> _SOURCE EXCERPT_
○ ○ ○

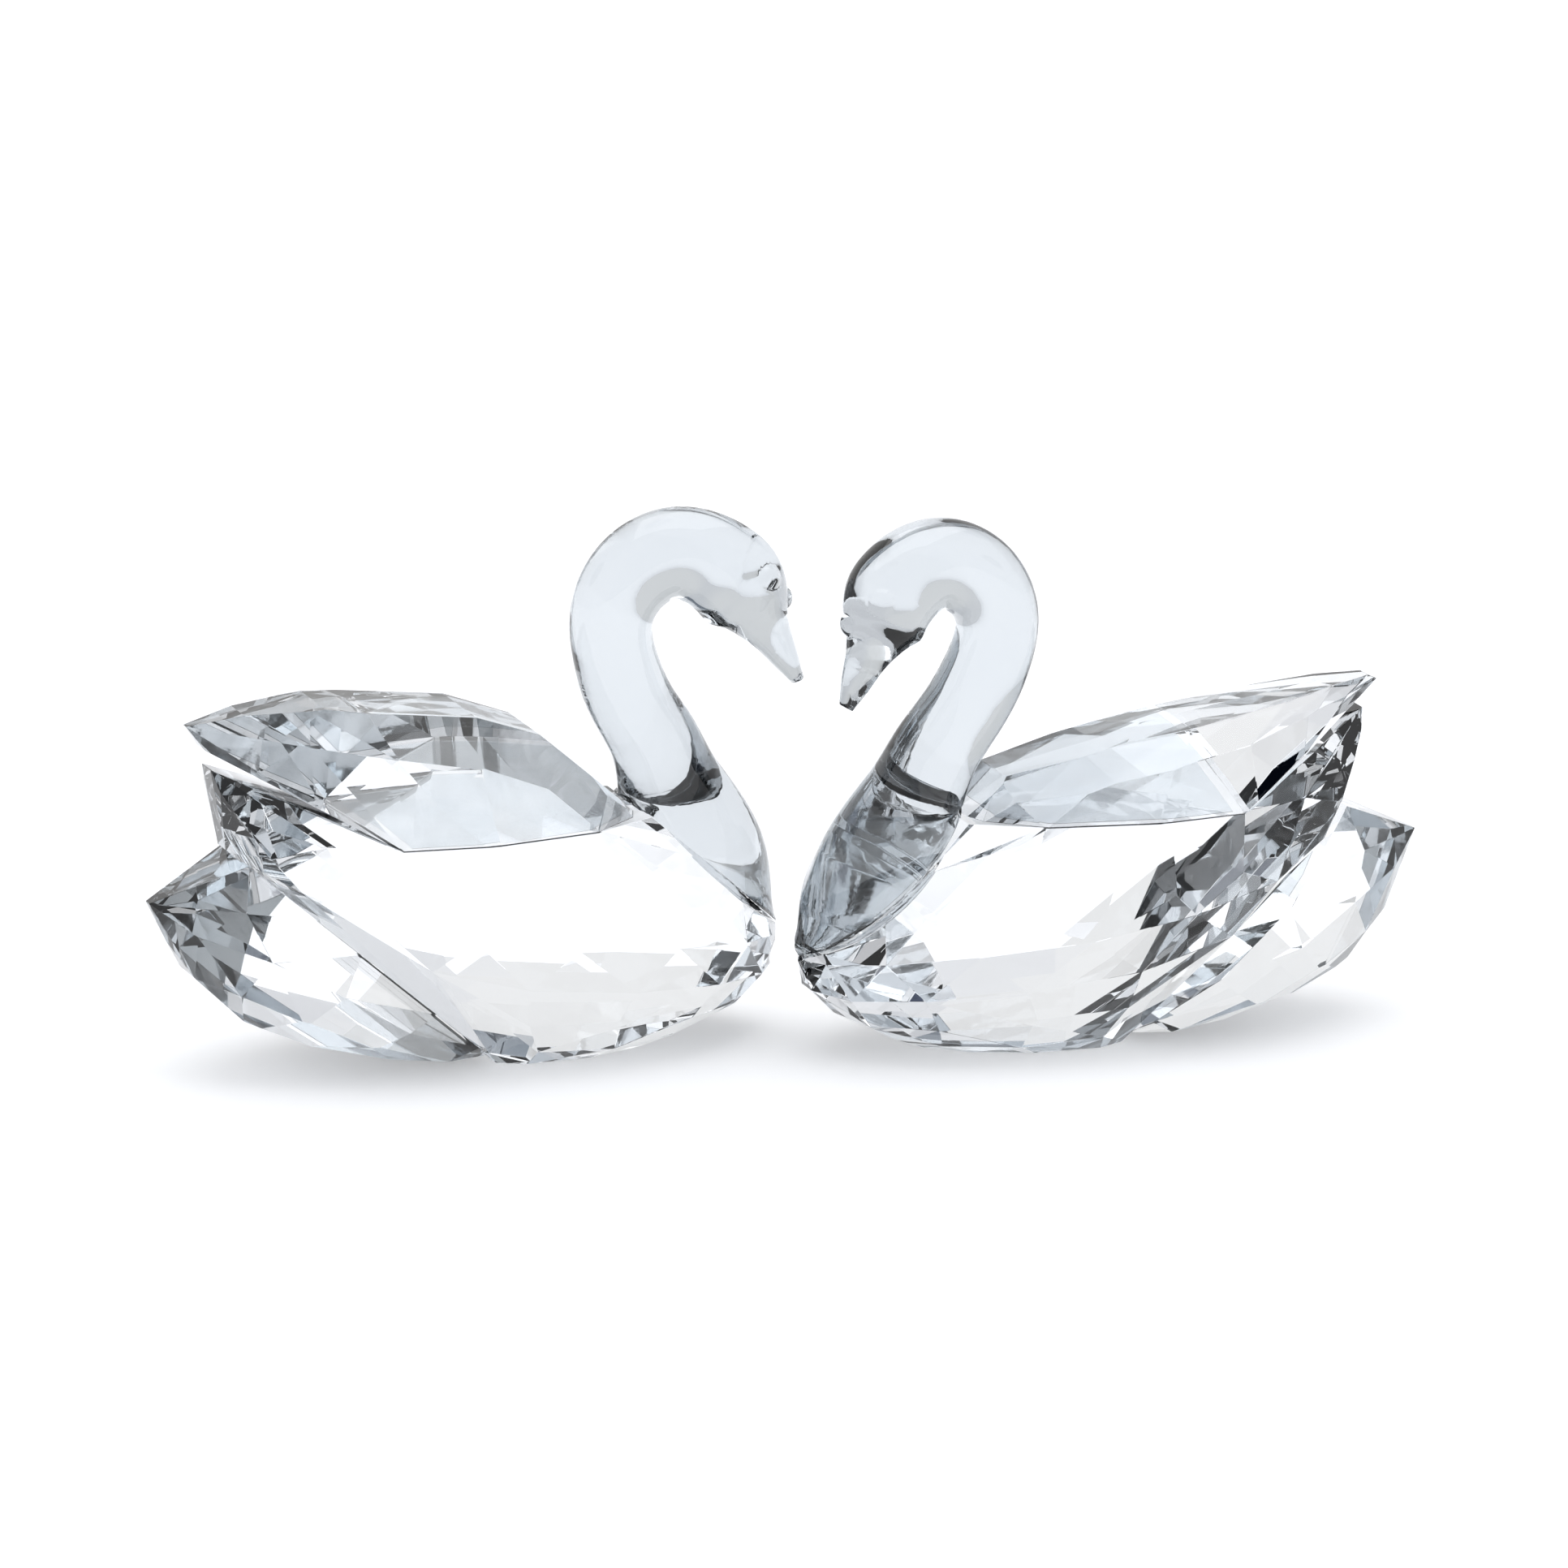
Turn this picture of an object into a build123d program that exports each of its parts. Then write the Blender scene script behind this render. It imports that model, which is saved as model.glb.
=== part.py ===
from build123d import *
import math
import os
from itertools import combinations

# Pair of cut-crystal swans, facing each other.  Millimetres, +Z up.
# Each swan is drawn in its own frame: x forward to the breast, y to its bowed side,
# z up from the table, x = 0 near the middle of the resting facet.

# ---- driving dimensions -------------------------------------------------------
bond_gap = 0.10  # thickness of a cured adhesive film
film_inset = 0.9  # how far a film stops short of the crystal's rim
facet_merge_deg = 3.0  # neighbouring facets closer than this are cut as one
blank_size = 160.0  # side of the rough block every stone is cut from

seam_height = 20.0  # flat bond between wings and body
seam_rear_x = -14.4  # where the wings start to lift off the body
feather_lift_slope = 0.440  # top of the body's rear feather, rise per mm

tail_bond_top = (-26.0, 18.2)  # x, z of the tail bond plane at the notch
tail_bond_foot = (-5.5, 0.4)  # x, z of the tail bond plane at the foot

neck_bond_back = (7.3, 21.0)  # x, z of the sloping neck bond at the back
neck_bond_front = (21.9, 8.2)  # x, z of the sloping neck bond at the breast
neck_foot_half_length = 9.3
neck_foot_half_width = 6.9
wing_neck_clearance = 0.35
body_rear_reach = 45.0  # how far the cutting wedges run past the stones

left_place = (0.0, 0.0)  # where the left swan's own origin stands
right_place = (41.4, -11.0)  # where the right swan's own origin stands
centre_shift = (-20.7, 5.5)  # moves the pair to the middle of its own box

# Corner points (x, y, z) of one half of each stone; the other half is mirrored.
body_corners = [
    # girdle, from the breast to the rear
    (21.7, 0.0, 8.0), (20.4, 3.4, 8.3), (16.5, 7.4, 8.9), (9.4, 10.8, 9.8),
    (0.0, 12.7, 10.8), (-9.0, 12.9, 12.4), (-17.0, 11.0, 14.2), (-22.5, 7.6, 16.6),
    # flank between the girdle and the wings
    (13.4, 8.5, 12.9), (6.4, 10.9, 12.6), (-7.4, 12.5, 14.1), (-13.6, 11.7, 15.4),
    (20.2, 2.4, 13.0), (15.5, 6.6, 15.2), (8.6, 5.6, 20.0), (2.9, 9.0, 20.0),
    (-7.3, 10.7, 20.0), (-14.4, 9.9, 20.2),
    # rear feather
    (-20.5, 8.2, 20.4), (-24.8, 5.9, 19.4), (-26.6, 4.0, 22.2), (-27.9, 2.3, 24.4),
    (-28.4, 1.2, 26.2), (-27.0, 1.0, 18.9),
    # lower rows
    (20.9, 1.3, 5.6), (18.7, 4.9, 5.4), (13.5, 8.9, 5.9), (5.4, 11.6, 6.6),
    (-4.4, 12.4, 7.8), (-12.6, 11.8, 10.0),
    (18.5, 0.0, 3.2), (16.6, 3.7, 2.7), (11.7, 7.2, 2.8), (4.4, 9.9, 3.3), (-3.8, 10.7, 4.3),
    (13.8, 1.6, 0.9), (10.6, 4.9, 0.8), (4.6, 7.8, 0.9), (-2.4, 8.6, 1.4),
    (11.2, 1.9, 0.0), (8.0, 4.6, 0.0), (3.0, 6.6, 0.0), (-2.6, 6.9, 0.0), (-5.0, 5.6, 0.0),
]
tail_corners = [
    # tip and upper edge
    (-33.6, 0.5, 14.9), (-32.0, 1.4, 13.4), (-29.6, 2.5, 16.2), (-26.0, 4.0, 18.2),
    (-26.8, 6.0, 14.8), (-21.4, 8.2, 14.2), (-18.4, 10.6, 11.6), (-12.0, 11.0, 6.0),
    (-7.2, 7.6, 1.9),
    # widest row
    (-30.4, 4.0, 12.6), (-25.2, 8.0, 10.9), (-19.6, 10.2, 8.0), (-14.0, 10.0, 4.4),
    # under side
    (-32.0, 0.0, 11.4), (-30.2, 2.2, 8.6), (-27.2, 5.5, 7.6), (-22.6, 7.7, 5.6), (-16.8, 8.3, 3.0),
    (-26.4, 3.4, 4.9), (-21.0, 4.6, 2.6), (-14.4, 5.6, 1.1), (-9.4, 6.2, 0.6), (-6.0, 5.2, 0.6),
]
left_wing_corners = [
    (8.2, 2.2, 20.0), (5.0, 3.0, 24.0), (1.6, 4.1, 26.7), (-6.3, 4.6, 29.5),
    (-15.8, 4.4, 30.6), (-20.4, 3.4, 30.9), (-25.6, 1.9, 30.6), (-30.2, 0.4, 29.7),
    (4.6, 6.2, 22.2), (-1.2, 8.2, 23.8), (-7.2, 8.4, 26.0), (-14.2, 7.8, 27.2),
    (-11.0, 9.6, 23.2), (-21.0, 5.4, 28.3), (-18.0, 7.6, 24.6), (-26.8, 2.2, 29.0),
    (7.2, 5.2, 20.0), (2.9, 9.0, 20.0), (-7.3, 10.7, 20.0), (-14.4, 9.9, 20.0),
    (-21.0, 6.6, 23.53), (-28.8, 1.1, 27.70),
]
right_wing_corners = [
    (8.2, 2.2, 20.0), (4.9, 3.0, 23.0), (-2.4, 4.2, 24.6), (-11.5, 4.6, 26.2),
    (-20.5, 3.6, 27.6), (-25.4, 2.2, 28.4), (-29.0, 0.9, 28.7), (-30.0, 0.4, 28.2),
    (4.6, 6.2, 21.6), (-1.2, 8.2, 22.4), (-8.6, 8.6, 23.9), (-15.8, 7.6, 25.2),
    (-22.0, 5.0, 26.6), (-26.4, 2.8, 27.6),
    (7.2, 5.2, 20.0), (2.9, 9.0, 20.0), (-7.3, 10.7, 20.0), (-14.4, 9.9, 20.0),
    (-21.0, 6.6, 23.53), (-28.8, 1.1, 27.70),
]

# Neck, head and bill: sections (x, y, z, half length, half width, lean forward in degrees).
neck_sections = [
    (13.8, 0.5, 18.8, 6.7, 5.6, 21.5),
    (11.5, 1.3, 22.9, 4.3, 4.1, -8.0),
    (10.2, 1.9, 25.6, 3.8, 3.8, -20.0),
    (8.2, 2.6, 28.8, 3.6, 3.6, -27.0),
    (6.1, 3.7, 33.6, 3.5, 3.5, -17.0),
    (5.7, 4.3, 37.4, 3.5, 3.5, 11.0),
    (7.4, 4.5, 40.6, 3.7, 3.7, 46.0),
    (11.0, 4.8, 42.2, 3.9, 3.8, 86.0),
    (14.6, 5.7, 41.0, 4.1, 3.8, 120.0),
    (16.7, 6.6, 38.7, 3.8, 3.6, 141.0),
    (17.9, 7.3, 36.4, 2.3, 2.4, 151.0),
    (18.9, 7.8, 34.6, 1.5, 1.9, 151.0),
    (19.8, 8.2, 32.9, 1.0, 1.5, 151.0),
    (20.5, 8.5, 31.6, 0.6, 0.9, 151.0),
]
knob_radius = 1.2
brow_spread = 2.3
brow_radius = 1.5
knob_centre = (19.3, 7.2, 38.3)
brow_centre = (17.4, 6.4, 40.3)

# Outline of the tail film: (distance down the bond plane from the notch, half width).
tail_film_outline = [(1.5, 3.6), (6.5, 8.2), (10.5, 10.2), (18.5, 10.6), (24.0, 7.4), (26.2, 4.6)]
wing_film_outline = [(6.6, 5.0), (2.9, 9.0), (-7.3, 10.7), (-14.4, 9.9)]


# ---- helpers --------------------------------------------------------------------
def mirrored(corners):
    return corners + [(x, -y, z) for x, y, z in corners if y > 0]


def facet_planes(corners):
    # Every plane through three corners that has all the other corners behind it.
    points = [Vector(*corner) for corner in mirrored(corners)]
    normals = []
    for a, b, c in combinations(points, 3):
        normal = (b - a).cross(c - a)
        if normal.length < 1e-6:
            continue
        normal = normal.normalized()
        sides = [(point - a).dot(normal) for point in points]
        if max(sides) > 1e-6 and min(sides) < -1e-6:
            continue
        if max(sides) > 1e-6:
            normal = normal * -1
        if all(normal.dot(kept) < math.cos(math.radians(facet_merge_deg)) for kept in normals):
            normals.append(normal)
    reaches = [max(point.dot(normal) for point in points) for normal in normals]
    return [Plane(origin=normal * reach, z_dir=normal) for normal, reach in zip(normals, reaches)]


def sloping_plane(back, front, lift):
    # A plane across the whole bird through two side-view points, raised by lift.
    run = front[0] - back[0]
    rise = front[1] - back[1]
    length = math.hypot(run, rise)
    up = Vector(-rise / length, 0, run / length)
    middle = Vector((back[0] + front[0]) / 2, 0, (back[1] + front[1]) / 2)
    return Plane(origin=middle + up * lift, x_dir=(run / length, 0, rise / length), z_dir=up)


def cut_stone(corners):
    Box(blank_size, blank_size, blank_size)
    for facet in facet_planes(corners):
        split(bisect_by=facet, keep=Keep.BOTTOM)


def band(outline):
    # A closed symmetric outline from (along, half width) pairs.
    opposite = [(along, -half) for along, half in reversed(outline)]
    return Polyline(*outline, *opposite, close=True)


def placed(solid, side):
    # Both birds share one shape; the right one is turned round to face the left one
    # and bows its neck to the same side of the pair.
    if side == "left":
        turned = mirror(solid, about=Plane.XZ)
        spot = left_place
    else:
        turned = Rotation(0, 0, 180) * solid
        spot = right_place
    return Location((spot[0] + centre_shift[0], spot[1] + centre_shift[1], 0)) * turned


# ---- pieces of one swan -----------------------------------------------------------
def body_crystal():
    with BuildPart() as body:
        cut_stone(body_corners)
        split(bisect_by=sloping_plane(neck_bond_back, neck_bond_front, 0), keep=Keep.BOTTOM)
        split(
            bisect_by=sloping_plane(tail_bond_top, tail_bond_foot, bond_gap / 2),
            keep=Keep.TOP,
        )
        with BuildSketch(Plane.XZ):
            with BuildLine():
                seat = seam_height - bond_gap
                rear = seam_rear_x - body_rear_reach
                Polyline(
                    (body_rear_reach, seat),
                    (seam_rear_x, seat),
                    (rear, seat + feather_lift_slope * body_rear_reach),
                    (rear, blank_size),
                    (body_rear_reach, blank_size),
                    close=True,
                )
            make_face()
        extrude(amount=blank_size, both=True, mode=Mode.SUBTRACT)
    return body.part


def wing_crystal(corners):
    with BuildPart() as wings:
        cut_stone(corners)
        front = sloping_plane(neck_bond_back, neck_bond_front, -wing_neck_clearance)
        split(bisect_by=front, keep=Keep.BOTTOM)
    return wings.part


def tail_crystal():
    with BuildPart() as tail:
        cut_stone(tail_corners)
        split(
            bisect_by=sloping_plane(tail_bond_top, tail_bond_foot, -bond_gap / 2),
            keep=Keep.BOTTOM,
        )
    return tail.part


def neck_glass():
    foot = sloping_plane(neck_bond_back, neck_bond_front, bond_gap)
    stages = [(foot, neck_foot_half_length, neck_foot_half_width)]
    for x, y, z, half_length, half_width, lean in neck_sections:
        angle = math.radians(lean)
        across = (math.cos(angle), 0, -math.sin(angle))
        along = (math.sin(angle), 0, math.cos(angle))
        stage = Plane(origin=(x, y, z), x_dir=across, z_dir=along)
        stages.append((stage, half_length, half_width))
    with BuildPart() as neck:
        with BuildLine() as centre_line:
            Spline(*[stage.origin for stage, _, _ in stages])
        for stage, half_length, half_width in stages:
            with BuildSketch(stage):
                Ellipse(half_length, half_width)
        sweep(path=centre_line.wire(), multisection=True)
        with Locations(knob_centre):
            Sphere(knob_radius)
        brow_x, brow_y, brow_z = brow_centre
        with Locations(
            (brow_x, brow_y - brow_spread, brow_z),
            (brow_x, brow_y + brow_spread, brow_z),
        ):
            Sphere(brow_radius)
    return neck.part


def neck_film():
    with BuildPart() as film:
        with BuildSketch(sloping_plane(neck_bond_back, neck_bond_front, 0)):
            Ellipse(neck_foot_half_length - film_inset, neck_foot_half_width - film_inset)
        extrude(amount=bond_gap)
    return film.part


def wing_film():
    with BuildPart() as film:
        with BuildSketch(Plane.XY.offset(seam_height - bond_gap)):
            with BuildLine():
                band(wing_film_outline)
            make_face()
            offset(amount=-film_inset, kind=Kind.INTERSECTION, mode=Mode.REPLACE)
        extrude(amount=bond_gap)
    return film.part


def tail_film():
    bond = sloping_plane(tail_bond_top, tail_bond_foot, -bond_gap / 2)
    notch = bond.to_local_coords(Vector(tail_bond_top[0], 0, tail_bond_top[1])).X
    with BuildPart() as film:
        with BuildSketch(bond):
            with BuildLine():
                band([(notch + down, half) for down, half in tail_film_outline])
            make_face()
            offset(amount=-film_inset, kind=Kind.INTERSECTION, mode=Mode.REPLACE)
        extrude(amount=bond_gap)
    return film.part


# ---- the pair -----------------------------------------------------------------------
os.makedirs("parts", exist_ok=True)
shared_pieces = {
    "neck": neck_glass(),
    "body": body_crystal(),
    "tail": tail_crystal(),
    "neck_adhesive": neck_film(),
    "wing_adhesive": wing_film(),
    "tail_adhesive": tail_film(),
}
wing_corner_lists = {"left": left_wing_corners, "right": right_wing_corners}
for side, wing_corners in wing_corner_lists.items():
    pieces = {
        **shared_pieces,
        "wings": wing_crystal(wing_corners),
    }
    for piece, solid in pieces.items():
        name = f"{side}_swan_{piece}"
        finished = placed(solid, side)
        finished.label = name
        export_step(finished, f"parts/{name}.step")
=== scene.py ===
import math

import bmesh
import bpy
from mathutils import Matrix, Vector


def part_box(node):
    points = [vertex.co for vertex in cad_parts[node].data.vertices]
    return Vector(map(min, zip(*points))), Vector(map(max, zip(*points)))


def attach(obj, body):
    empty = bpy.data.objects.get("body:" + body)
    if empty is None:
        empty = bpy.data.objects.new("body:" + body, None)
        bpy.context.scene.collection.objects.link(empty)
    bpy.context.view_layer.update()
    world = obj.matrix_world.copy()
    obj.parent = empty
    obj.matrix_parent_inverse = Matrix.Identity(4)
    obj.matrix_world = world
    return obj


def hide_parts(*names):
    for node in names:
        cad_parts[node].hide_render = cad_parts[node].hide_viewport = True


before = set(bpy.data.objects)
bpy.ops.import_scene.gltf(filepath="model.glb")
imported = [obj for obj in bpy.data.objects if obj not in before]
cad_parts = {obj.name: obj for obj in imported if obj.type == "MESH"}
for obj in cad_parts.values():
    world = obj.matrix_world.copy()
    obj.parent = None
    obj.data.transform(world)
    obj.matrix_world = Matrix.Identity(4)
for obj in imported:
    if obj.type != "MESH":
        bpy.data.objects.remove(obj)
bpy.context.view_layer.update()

mm = 0.001
mixLow, mixHigh = 6, 7  # colour inputs of the mix node
mixColour = 2  # its colour output


# sRGB hex to linear RGBA.
def toLinear(hexColour):
    channels = [int(hexColour[i:i + 2], 16) / 255 for i in (1, 3, 5)]
    linear = [c / 12.92 if c <= 0.04045 else ((c + 0.055) / 1.055) ** 2.4 for c in channels]
    return (*linear, 1.0)


# One node with its settings, and links given as input name: (node, output name).
def addNode(tree, kind, settings=None, links=None):
    node = tree.nodes.new(kind)
    for name, value in (settings or {}).items():
        if isinstance(name, int) or name in node.inputs:
            node.inputs[name].default_value = value
        else:
            setattr(node, name, value)
    for name, (source, output) in (links or {}).items():
        tree.links.new(source.outputs[output], node.inputs[name])
    return node


def emptyMaterial(name):
    material = bpy.data.materials.new(name)
    material.use_nodes = True
    material.node_tree.nodes.clear()
    return material, material.node_tree


# ---- crystal and glass -------------------------------------------------------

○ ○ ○

> _GOAL_
Extract the lines of the preceding material that run from the line with "# ---- the pair" through the line with "cad_parts[node].hide_render = cad_parts[node].hide_viewport", inclusive, reproducing them exactly and adding nothing.

> _RESPONSE BELOW_
# ---- the pair -----------------------------------------------------------------------
os.makedirs("parts", exist_ok=True)
shared_pieces = {
    "neck": neck_glass(),
    "body": body_crystal(),
    "tail": tail_crystal(),
    "neck_adhesive": neck_film(),
    "wing_adhesive": wing_film(),
    "tail_adhesive": tail_film(),
}
wing_corner_lists = {"left": left_wing_corners, "right": right_wing_corners}
for side, wing_corners in wing_corner_lists.items():
    pieces = {
        **shared_pieces,
        "wings": wing_crystal(wing_corners),
    }
    for piece, solid in pieces.items():
        name = f"{side}_swan_{piece}"
        finished = placed(solid, side)
        finished.label = name
        export_step(finished, f"parts/{name}.step")
=== scene.py ===
import math

import bmesh
import bpy
from mathutils import Matrix, Vector


def part_box(node):
    points = [vertex.co for vertex in cad_parts[node].data.vertices]
    return Vector(map(min, zip(*points))), Vector(map(max, zip(*points)))


def attach(obj, body):
    empty = bpy.data.objects.get("body:" + body)
    if empty is None:
        empty = bpy.data.objects.new("body:" + body, None)
        bpy.context.scene.collection.objects.link(empty)
    bpy.context.view_layer.update()
    world = obj.matrix_world.copy()
    obj.parent = empty
    obj.matrix_parent_inverse = Matrix.Identity(4)
    obj.matrix_world = world
    return obj


def hide_parts(*names):
    for node in names:
        cad_parts[node].hide_render = cad_parts[node].hide_viewport = True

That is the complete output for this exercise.